Exercise: Write out, exactly as given, every line from the one holding "above the loops" to the one holding "import math", including both.

Collected data:
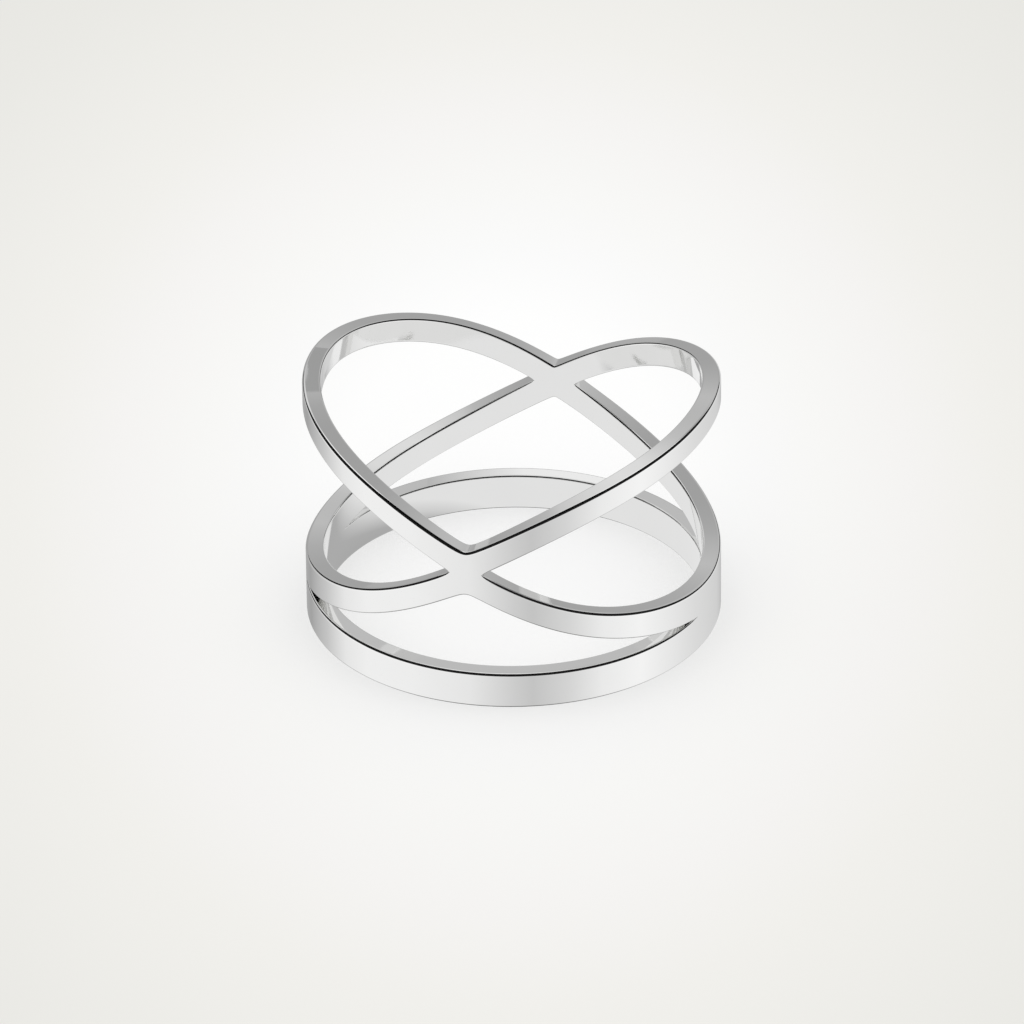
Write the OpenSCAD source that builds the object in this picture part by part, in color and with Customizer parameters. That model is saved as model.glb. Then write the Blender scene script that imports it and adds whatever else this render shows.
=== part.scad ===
// Crossover ring in one piece of silver: a level band with two tilted loops above it.
// Each loop dips into the band on one side and rises to full height on the other, so the
// loops cross at the front and at the back, and merge there into one broad joint. The
// finger goes in along Z, and the band's flat underside lies at z = 0. Angles go round the
// finger from +X, so the front of the ring is at 270 degrees.

/* [Ring] */
// Inside diameter, where the finger goes
inside_d = 17.3; // [14:0.1:22]
// Thickness of the metal, from inside to outside
wall = 0.85; // [0.6:0.05:1.2]
// Overall height along the finger
overall_h = 11.9; // [9:0.1:14]

/* [Band] */
// Height of the level band
band_h = 1.73; // [1:0.01:2.5]

/* [Loops] */
// Width of each loop, across the strip
loop_w = 1.17; // [0.8:0.01:1.5]
// Width of each loop at its low side, where it merges into the band
low_w = 1.46; // [1.2:0.01:1.8]
// Depth to which the low side of each loop sinks into the band
loop_dip = 0.11; // [0.04:0.01:0.3]
// Share of the rise that flattens the high and low sides
flatten = 0.033; // [0:0.001:0.1]
// Share of the rise that straightens the legs between them
straighten = 0.011; // [0:0.001:0.03]

/* [Crossings] */
// Spread of the two strips above and below the crossing at the front
front_lap = 0.27; // [0:0.01:0.4]
// The same spread at the back
back_lap = 0.1; // [0:0.01:0.4]
// Width of the rounding in the two corners above and below the front crossing
front_fill = 0.32; // [0.06:0.01:0.5]
// The same width at the back
back_fill = 0.1; // [0.06:0.01:0.5]
// Height at which the metal fills the sharp end of a gap
tip_fill = 0.06; // [0.06:0.01:0.2]

/* [Smoothness] */
// Degrees between the steps of the upper edge
edge_step = 3; // [2, 3, 5]
// Steps along each gap
gap_steps = 44; // [24:4:60]

/* [Hidden] */

$fn = 180;
inner_r = inside_d / 2;
outer_r = inner_r + wall;
low_z = band_h - loop_dip + low_w / 2;
high_z = overall_h - loop_w / 2;
mid_z = (low_z + high_z) / 2;
rise = (high_z - low_z) / 2;
// how far the cutting shapes reach past the metal
past = 0.2;
// height of the plain tube that the ring is cut from
blank_h = overall_h + 0.5;

// Height of a loop from its middle, as a share of the rise: lowest at 0 degrees. The other
// loop is its mirror image, so it lies as far above the middle as this one lies below.
function lift(a) = -(1 + flatten - straighten) * cos(a) + flatten * cos(3 * a) - straighten * cos(5 * a);

// Slope of that curve, for each radian round the finger
function lift_slope(a) =
    (1 + flatten - straighten) * sin(a) - 3 * flatten * sin(3 * a) + 5 * straighten * sin(5 * a);

// 1 at the sides of the ring, where the loops are furthest apart, and 0 at the crossings
function at_side(a) = pow(abs(cos(a)), 3);

// How far the upper strip is raised, and the lower one lowered, beside a crossing
function lap(a) = (1 - at_side(a)) * (sin(a) < 0 ? front_lap : back_lap);

// Half a strip, measured straight up: a steep stretch is taller than it is wide
function half_h(a, w) = w / 2 * sqrt(1 + pow(rise * lift_slope(a) / outer_r, 2));
function upper_half(a) = half_h(a, loop_w);
function lower_half(a) = half_h(a, loop_w + (low_w - loop_w) * at_side(a));

// Distance of the strips from the middle height: from edge to edge, and with the corner
// under or over a crossing rounded off
function apart(a) = rise * abs(lift(a)) + lap(a);
function apart_round(a) =
    sqrt(pow(rise * lift(a), 2) + pow((sin(a) < 0 ? front_fill : back_fill) / 2, 2)) + lap(a);

// Edges of the ring: its top, the gap beside a crossing, and the top of the band gap
function crown_z(a) = mid_z + apart_round(a) + upper_half(a);
function side_top_z(a) = mid_z + apart(a) - upper_half(a);
function side_bottom_z(a) = mid_z - apart(a) + lower_half(a);
function band_gap_z(a) = mid_z - apart_round(a) - lower_half(a);

// Angle at which a gap is tip_fill high, halving the span from a (closed) to b (open)
function gap_end(gap, a, b, turns = 30) =
    let (middle = (a + b) / 2)
    turns == 0 ? middle
    : gap(middle) > tip_fill ? gap_end(gap, a, middle, turns - 1)
    : gap_end(gap, middle, b, turns - 1);

// Ends of the gap on the right, beside the crossings at the front and at the back
side_front = gap_end(function (a) side_top_z(a) - side_bottom_z(a), -90, -45);
side_back = gap_end(function (a) side_top_z(a) - side_bottom_z(a), 90, 45);
// Right-hand end of the gap above the band, at the back, and its left-hand end at the front
band_back = gap_end(function (a) band_gap_z(a) - band_h, 0, 60);
band_front = gap_end(function (a) band_gap_z(a) - band_h, 180, 240);

// Angles from a to b, closer together near both ends
function spread(a, b, n) = [for (i = [0:n]) a + (b - a) * (1 - cos(180 * i / n)) / 2];

// One corner of a cutting shape: an angle, a radius and a height
function corner(a, r, z) = [r * cos(a), r * sin(a), z];

// Two triangles for the four-sided patch p, q, r, s
function patch(p, q, r, s) = [[p, r, q], [p, s, r]];

// A shape that cuts straight towards the finger's axis. Each row of the table is one
// angle, with the cut's lower and upper height there. A closed one goes all the way round.
module radial_cut(rows, closed = false) {
    n = len(rows);
    near = inner_r - past;
    far = outer_r + past;
    points = [for (row = rows) each [
        corner(row[0], near, row[1]),
        corner(row[0], far, row[1]),
        corner(row[0], far, row[2]),
        corner(row[0], near, row[2])
    ]];
    sides = [
        for (i = [0:closed ? n - 1 : n - 2], k = [0:3])
        let (p = 4 * i, q = 4 * ((i + 1) % n), m = (k + 1) % 4)
        each patch(p + k, q + k, q + m, p + m)
    ];
    last = 4 * (n - 1);
    ends = closed ? [] : concat(patch(0, 1, 2, 3), patch(last + 3, last + 2, last + 1, last));
    polyhedron(points, concat(sides, ends), convexity = 6);
}

// Everything above the loops
module crown_cut() {
    radial_cut([for (a = [0:edge_step:360 - edge_step]) [a, crown_z(a), blank_h + past]], closed = true);
}

// The gap on the right, between the low side of one loop and the high side of the other
module side_gap() {
    radial_cut([for (a = spread(side_front, side_back, gap_steps)) [a, side_bottom_z(a), side_top_z(a)]]);
}

// A gap under a crossing and above the band, from angle a to angle b
module band_gap(a, b) {
    radial_cut([for (i = spread(a, b, gap_steps)) [i, band_h, band_gap_z(i)]]);
}

module ring() {
    color("silver")
    difference() {
        cylinder(h = blank_h, r = outer_r);
        translate([0, 0, -past]) cylinder(h = blank_h + 2 * past, r = inner_r);
        crown_cut();
        side_gap();
        mirror([1, 0, 0]) side_gap();
        band_gap(band_back, 180 - band_back);
        band_gap(band_front, 540 - band_front);
    }
}

ring();
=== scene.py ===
# %% [markdown]
# # A crossover ring in polished silver
# The ring is one piece of metal. A level band carries two slim, tilted loops: each dips into
# the band on one side and rises to full height on the other, so they cross at the front and
# at the back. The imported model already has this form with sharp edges. What is missing is
# what a polisher adds: softly rounded edges, which draw the thin dark lines along every rim
# in the photo, and a clean mirror finish. This script makes the same ring again as a finer
# skin with those edges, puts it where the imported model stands, and lights it.

# %% The frame
import math

import bpy
import numpy as np
from mathutils import Matrix, Vector


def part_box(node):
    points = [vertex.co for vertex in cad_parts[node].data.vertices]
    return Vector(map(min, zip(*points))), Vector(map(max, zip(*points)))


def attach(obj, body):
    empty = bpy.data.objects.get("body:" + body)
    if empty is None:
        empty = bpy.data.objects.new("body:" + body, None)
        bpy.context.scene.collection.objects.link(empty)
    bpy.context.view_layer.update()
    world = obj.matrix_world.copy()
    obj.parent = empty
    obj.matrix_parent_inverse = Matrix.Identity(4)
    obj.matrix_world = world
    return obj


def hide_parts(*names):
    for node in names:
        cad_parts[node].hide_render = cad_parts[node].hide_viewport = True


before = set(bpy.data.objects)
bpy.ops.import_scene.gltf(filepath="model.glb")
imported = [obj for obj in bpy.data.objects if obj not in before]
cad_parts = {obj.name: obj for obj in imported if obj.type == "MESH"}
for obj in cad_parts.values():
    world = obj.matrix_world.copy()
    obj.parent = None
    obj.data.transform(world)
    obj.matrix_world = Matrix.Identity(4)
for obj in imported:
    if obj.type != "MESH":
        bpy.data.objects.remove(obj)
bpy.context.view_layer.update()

print("nodes in the frame:", list(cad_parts))

# %% [markdown]
# ## Sizes
# A ring is measured in millimetres, and Blender works in metres, so every length below is in
# millimetres and is scaled where it goes into Blender. The ring's box comes from the frame.
# The other sizes drive the form: the thickness of the wall, the height of the band, the
# width of a loop and its greater width at its low side, how deep it dips into the band, two
# small shares that shape its course, and the spread and the fill of each crossing.

# %% Sizes of the ring
MM = 0.001
ring_low, ring_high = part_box("ring")
outer_r = (ring_high[0] - ring_low[0]) / 2 / MM
overall_h = (ring_high[2] - ring_low[2]) / MM
wall = 0.85
inner_r = outer_r - wall
band_h = 1.73
loop_w = 1.17
low_w = 1.46
loop_dip = 0.11
flatten = 0.033
straighten = 0.011
front_lap, back_lap = 0.27, 0.1
front_fill, back_fill = 0.32, 0.1
tip_fill = 0.06

low_z = band_h - loop_dip + low_w / 2
high_z = overall_h - loop_w / 2
mid_z = (low_z + high_z) / 2
rise = (high_z - low_z) / 2
print(f"ring {2 * outer_r:.2f} mm across and {overall_h:.2f} mm high")

# %% [markdown]
# ## The course of the loops
# On the real ring each loop is a tilted strip of the same tube as the band. A tilted plane
# that cuts a tube gives a cosine wave round it. The loops are a little flatter at their
# high and low sides and straighter in between, which two small overtones give. A curve
# drawn by hand could follow them as well, but a formula also gives the exact slope, on
# which a strip's height depends.

# %% Course of a loop
def lift(a):
    """Height of a loop from its middle, as a share of the rise: a cosine and two overtones."""
    return (
        -(1 + flatten - straighten) * np.cos(a)
        + flatten * np.cos(3 * a)
        - straighten * np.cos(5 * a)
    )


def lift_slope(a):
    """The derivative of lift, for each radian round the finger."""
    return (
        (1 + flatten - straighten) * np.sin(a)
        - 3 * flatten * np.sin(3 * a)
        + 5 * straighten * np.sin(5 * a)
    )


quarter = np.pi / 2
climb = math.degrees(math.atan(rise * lift_slope(quarter) / outer_r))
print(f"a loop climbs at {climb:.0f} degrees where it crosses the other")

# %% [markdown]
# ## The strips and their crossings
# A strip keeps its width across, so measured straight up it is taller where it is steep.
# Only at its low side, where it merges into the band, is it wider. Between the crossings one
# loop is always the upper strip and the other the lower one, and they lie equally far from
# the middle height. Near a crossing the two spread a little further apart, more so at the
# front, where the joint is broad, and the sharp corner between them is filled.

# %% Edges of the strips
def at_side(a):
    """The cube of the cosine's size: 1 at the sides of the ring and 0 at the crossings."""
    return np.abs(np.cos(a)) ** 3


def by_crossing(a, front, back):
    """One value on the front half of the ring and another on the back half."""
    return np.where(np.sin(a) < 0, front, back)


def half_h(a, width):
    """Half a strip straight up: half its width times the length of its slope's hypotenuse."""
    return width / 2 * np.hypot(1, rise * lift_slope(a) / outer_r)


def lower_half(a):
    """Half the lower strip, which widens towards its low side."""
    return half_h(a, loop_w + (low_w - loop_w) * at_side(a))


def apart(a, fill=0.0):
    """Distance of a strip from the middle height: the root of its rise squared plus half the
    fill squared, which rounds the corner at a crossing, and the spread beside the crossing."""
    lap = (1 - at_side(a)) * by_crossing(a, front_lap, back_lap)
    return np.hypot(rise * lift(a), fill / 2) + lap


print(f"a strip is {2 * half_h(0.0, loop_w):.2f} mm tall at its high side and",
      f"{2 * half_h(quarter, loop_w):.2f} mm at a crossing")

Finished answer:
// Everything above the loops
module crown_cut() {
    radial_cut([for (a = [0:edge_step:360 - edge_step]) [a, crown_z(a), blank_h + past]], closed = true);
}

// The gap on the right, between the low side of one loop and the high side of the other
module side_gap() {
    radial_cut([for (a = spread(side_front, side_back, gap_steps)) [a, side_bottom_z(a), side_top_z(a)]]);
}

// A gap under a crossing and above the band, from angle a to angle b
module band_gap(a, b) {
    radial_cut([for (i = spread(a, b, gap_steps)) [i, band_h, band_gap_z(i)]]);
}

module ring() {
    color("silver")
    difference() {
        cylinder(h = blank_h, r = outer_r);
        translate([0, 0, -past]) cylinder(h = blank_h + 2 * past, r = inner_r);
        crown_cut();
        side_gap();
        mirror([1, 0, 0]) side_gap();
        band_gap(band_back, 180 - band_back);
        band_gap(band_front, 540 - band_front);
    }
}

ring();
=== scene.py ===
# %% [markdown]
# # A crossover ring in polished silver
# The ring is one piece of metal. A level band carries two slim, tilted loops: each dips into
# the band on one side and rises to full height on the other, so they cross at the front and
# at the back. The imported model already has this form with sharp edges. What is missing is
# what a polisher adds: softly rounded edges, which draw the thin dark lines along every rim
# in the photo, and a clean mirror finish. This script makes the same ring again as a finer
# skin with those edges, puts it where the imported model stands, and lights it.

# %% The frame
import math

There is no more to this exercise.